Chris Maslanka has used versions for which the winning event does not have probability 1/2: last week the winner had to throw two dice and the product of the faces be odd (probability 1/4 of occurring), which is a neat way of combining two questions in one. In general, if the winning event has probability [math]w[/math], then Fred's chance of winning the game obeys the equation
[display]p = w + (1-w) (1-p)[/display]
which can be solved to give
[display]p = \frac{1}{2-w}.[/display]
So if the chance of the winning event is [math]w = 1/4[/math], then the person who starts first has [math]p = 4/7[/math] chance of eventually winning the game.

We can also rearrange to find that
[display]\frac{p}{1-p} = \frac{1}{1-w};[/display]
that is the odds [math]p/(1-p)[/math] of winning the game is [math]1/(1-w)[/math]. So if $w= 1/4$, then the odds of the starter winning the game is 4 to 3.

Finally, we can generalise the game to $N$ players. Suppose we assume they have probabilities $p_1, p_2, ..., p_N$ of winning the game. The trick is then to realise that if the first person fails to win immediately, the probabilities of winning the game change to $p_N, p_1, p_2..., p_{N-1}$. Consider the chance $p_2$ of the second player winning: when person 1 starts the game, either

  • they will win immediately with probability $w$, in which case the chance of person 2 eventually winning becomes 0,
  • or person 1 will fail with probability $1-w$, in which case the chance that person 2 eventually wins becomes $p_1$.

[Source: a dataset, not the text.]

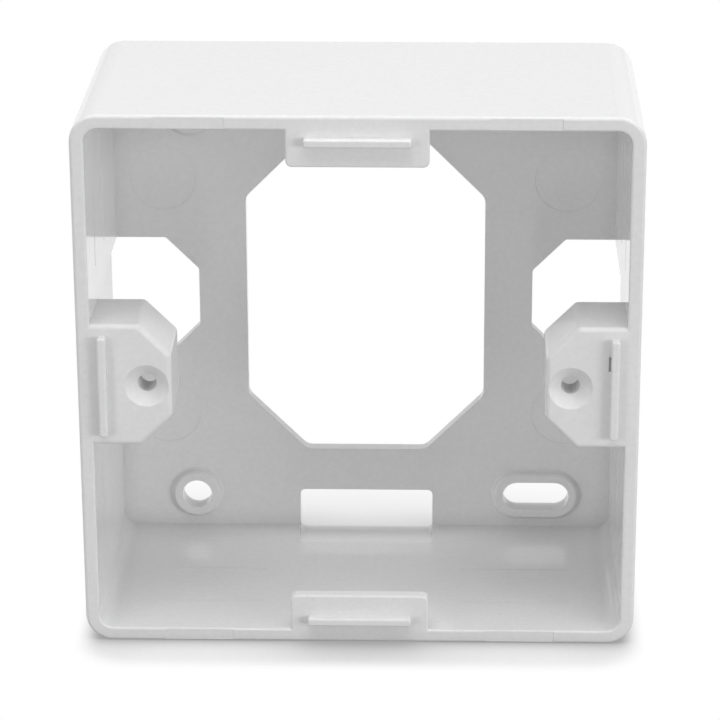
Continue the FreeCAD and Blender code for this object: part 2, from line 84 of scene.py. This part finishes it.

So the chance, $p_2$, of the second player winning is given by
[display]p_2 = w \times 0 + (1-w) p_1[/display]
So $p_2 = (1-w)p_1$, and by a similar argument $p_{i} = (1-w)p_{i-1}$, leading to $p_{i} = (1-w)^{i-1}p_1$. The sum of all the probabilities is
[display]p_1 + p_2 + .. + p_N = p_1[1 + (1-w) + .. (1-w)^{N-1}] = p_1 S [/display]
where the sum $S = (1 - (1-w)^N)/w$ using standard identities. Since the sum of the probabilities must be 1, we obtain that the chance that the first person wins is
[display]p_1 = \frac{w}{1-(1-w)^N}[/display]
and in general
[display]p_i = \frac{w (1-w)^{i-1}}{1-(1-w)^N}.[/display]

So, for example, if $N=4$ people play a game in which they flip two coins and the first to get 2 heads wins ($w = 1/4$), then the chances of each of the four people eventually winning are $\frac{64}{175}, \frac{48}{175}, \frac{36}{175}, \frac{27}{175}.$



I'm assuming that in your probability tree the three outcomes are those you would expect after Fred and Sam have each flipped the coin. You've labelled these as: Fred wins; Fred wins; and Sam wins. Why is that? I see the outcomes as: Fred wins; nobody wins; and Sam wins. So I would see the probabilities as:
  • Fred wins, p = 1/2
  • nobody wins, p = 1/4
  • Sam wins, p = 1/4

Ah, but if Sam flips a tail he passes the coin back to Fred who tries again - sorry, that is not clear enough in my explanation

I got the right answer but using a less elequent approach. Fred's possible turns are 1, 3, 5, 7, etc., so the probability of Fred winning is the sum of the infinte series: p + p(1-p)^2 + p(1-p)^4 + p(1-p)^6 + ... which sums to p/(1-(1-p)^2). -Jeff Breiwick

Excellent - that's the rather slogging approach I thought at first would be necessary, until adapted Chris Maslanka's solution. This must be a standard problem!